Rz. 97
Als weitere Gestaltungsmöglichkeit zur Regelung der Vermögensnachfolge kann der Erblasser einem anderen per Testament bestimmte Vermögensgegenstände vermachen (Vermächtnis – legado, Art. 2250 CC). Auf diese Weise erhält der Vermächtnisnehmer einen bestimmten Vermögensvorteil (Geldbetrag, Wertgegenstand oder auch Erlass einer Schuld). Der Bedachte wird unmittelbar mit dem Erbfall Eigentümer der ihm vermachten Sache. Anders als der zur Erbschaft Berufene rückt der Vermächtnisnehmer aber nicht zugleich in die Erbenstellung ein, haftet mithin nicht für Nachlassschulden. Diese Form der Einzelrechtsnachfolge ist in Form des Vindikationslegats als aus dem Eigentum des Vermächtnisnehmers fließender dinglicher Anspruch gegenüber dem/den Erben oder dem Testamentsvollstrecker ausgestaltet (Art. 2249 f. CC). So steht dem Vermächtnisnehmer hinsichtlich des vermachten Gegenstandes der Herausgabeanspruch gegen einen Dritten zu (Art. 2279 CC – reivindação da coisa legada).
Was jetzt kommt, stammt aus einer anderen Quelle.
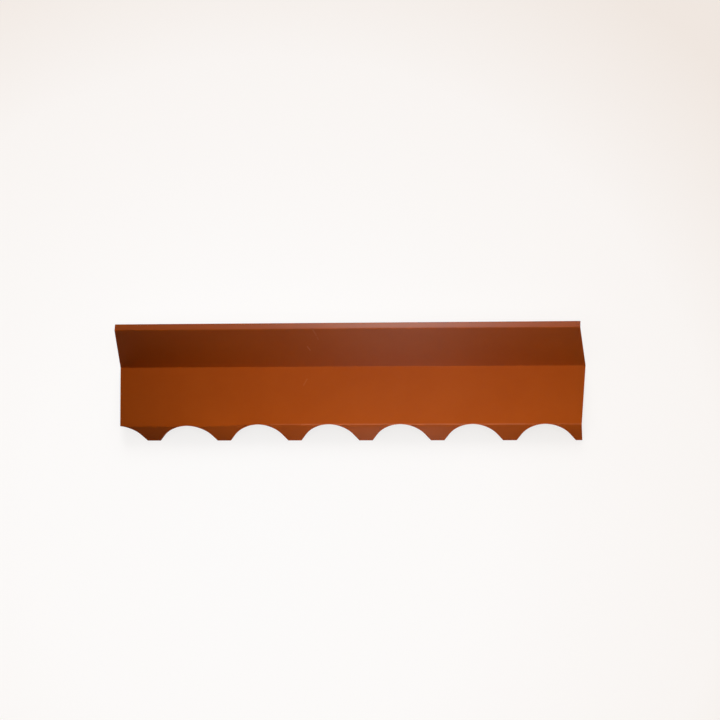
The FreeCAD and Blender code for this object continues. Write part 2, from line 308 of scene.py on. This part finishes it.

Der Vermächtnisnehmer erlangt das Eigentum an der vermachten Sache bereits mit dem Erbfall.
Rz. 98
Gehört die vermachte Sache dem Erblasser nicht oder nicht ganz, so ist das Vermächtnis nichtig, falls sich aus dem Testament nicht ergibt, dass der Erblasser diesen Umstand kannte (Art. 2251, 2252 CC).
Rz. 99
Unter welchen Voraussetzungen die Anordnung eines Vermächtnisses wirksam oder unwirksam ist, in welcher Reihenfolge Vermächtnisse zu erfüllen sind, wenn der Nachlass nicht ausreicht (Art. 2278 CC), was bei einem Gattungsvermächtnis (legado de coisa genérica, Art. 2253 CC), was bei einem Nießbrauchvermächtnis (legado de usufruto, Art. 2258) gilt, wie ein Wahlvermächtnis (legados alternativos, Art. 2267) zu erfüllen ist, was bei einem Vermächtnis zugunsten eines Minderjährigen gilt (Art. 2274 CC), ist Inhalt der zahlreichen Einzelregelungen der Art. 2249–2280 CC.
Rz. 100
Das Vermächtnis zugunsten einer gemeinnützigen Organisation bzw. einer sozialen Einrichtung (legados pios) richtet sich gem. Art. 2280 CC nach besonderen Gesetzen: dem Decreto Lei 39 499 vom 24.11.1953.
Rz. 101
Hervorzuheben ist die Möglichkeit, das Vermächtnis – wie auch das Testament – mit Auflagen zu belasten (Art. 2229 CC).
Rz. 102
Im Falle zweier Vermächtnisse zugunsten einer Person kann der Vermächtnisnehmer nur dann das eine annehmen und das andere ausschlagen, wenn das zweite Vermächtnis nicht durch den Erblasser mit einer Belastung im Sinne einer Bedingung beschwert ist (Art. 2250 Abs. 1 CC). Ebenso kann der Erbe, der zugleich Vermächtnisnehmer ist, nur dann das Erbe annehmen und das Vermächtnis ausschlagen bzw. umgekehrt, wenn der ausgeschlagene Teil nicht mit einer Belastung im Sinne einer Bedingung beschwert ist (Art. 2250 Abs. 2 CC).
Rz. 103
Die Regelung über die Bestellung von Ersatzerben (Art. 2281 ff. CC) gilt gem. Art. 2285 Abs. 1 CC expressis verbis auch für die Bestellung von Ersatzvermächtnisnehmern.